Probing the Reorganization of Ionic Liquids’ Structure Induced by CO2 Sorption

• Published in: Chemphyschem Vol. 21; no. 12; pp. 1230 - 1234
• Main Authors: Lepre, Luiz Fernando, Costa Gomes, Margarida, Ando, Rômulo Augusto
• Format: Journal Article
• Language: English
• Published: Weinheim Wiley Subscription Services, Inc 16.06.2020
• Subjects: Carbon dioxide; CO2-expanded solvents; ionic liquid structure; Ionic liquids; ionic solvents; Ions; Properties (attributes); Raman spectroscopy; Solvents; Sorption
• ISSN: 1439-4235; 1439-7641; 1439-7641
• DOI: 10.1002/cphc.202000109

The sorption of CO2 is often used to modify the macroscopic properties of liquids and solids.
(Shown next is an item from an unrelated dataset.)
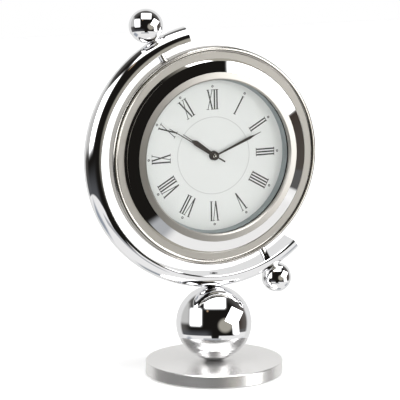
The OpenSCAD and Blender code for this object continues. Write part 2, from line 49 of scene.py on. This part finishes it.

In the particular case of ionic liquids, different from molecular liquids, the sorption of CO2 may not induce volume expansions due to the strong Coulombic interactions between the ions of the fluid. However, a considerable viscosity decrease has been systematically observed. In order to understand the mechanisms of properties modifications in ionic fluids, herein we used Raman spectroscopy to probe the effect of CO2 on the structure of ionic liquids. It is shown that CO2 perturbs the electrostatic interactions between cations and anions, thus inducing a change in the polar domain of ionic liquids. It is observed that ionic liquids having bulkier ions are more prone to be perturbed by CO2 in comparison to ionic liquids having smaller ions. These results reveal new means of controlling the electrostatic forces between the ions and contributes to the mechanistic understanding of the modification of the macroscopic properties of ionic liquids by CO2 sorption. Perturbing the polar domains: The effect of CO2 sorption on the structure of ionic liquids was investigated by means of Raman spectroscopy. The CO2 sorption perturbs the polar domain of these non‐volatile solvents, thus decreasing the Coulombic forces between their constituent ions. Such perturbations can be used to tune the macroscopic properties of ionic solvents and render these neoteric solvents more suitable media for synthesis, catalysis and separations.